A new exhibition by Goodluck Jane is set to open in London this February, bringing together textile, memory, and portraiture in a tightly focused presentation at Rele Gallery London.
Running from February 20 to 24, 2024, Stitched Between Worlds introduces a body of work that sits at the intersection of material and identity. Jane draws on fabric, thread, and paint to explore how personal histories are shaped across borders both geographic and emotional.
The exhibition reflects on the experience of living between contexts. Rather than presenting identity as fixed, the works suggest something more fluid constructed through memory, movement, and adaptation. Fragments of figures appear across layered surfaces, sometimes defined, sometimes dissolving into their surroundings.
Textile plays a central role, not simply as medium but as concept. Cloth becomes a site of record holding traces of migration, tradition, and transformation. Through stitching and repetition, Jane builds compositions that feel cumulative, as if each layer adds to an ongoing narrative rather than completing it.

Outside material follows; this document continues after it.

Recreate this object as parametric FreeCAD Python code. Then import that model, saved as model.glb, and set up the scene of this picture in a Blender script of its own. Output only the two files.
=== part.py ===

There is a strong tactile quality to the work. Surfaces are built up through a combination of handwork and painterly gestures, creating a dialogue between structure and spontaneity. The result is a series of pieces that invite close viewing, where detail reveals itself gradually.
Themes of duality and transition run throughout the exhibition. Ideas of origin and displacement, visibility and obscurity, permanence and change are explored without clear resolution. Instead, the works remain open suggesting identity as something continuously negotiated.
Presented over five days, the exhibition offers a concise but immersive look into Jane’s evolving practice. At Rele Gallery London, Stitched Between Worlds contributes to ongoing conversations around diaspora, material culture, and contemporary approaches to storytelling through textile-based art.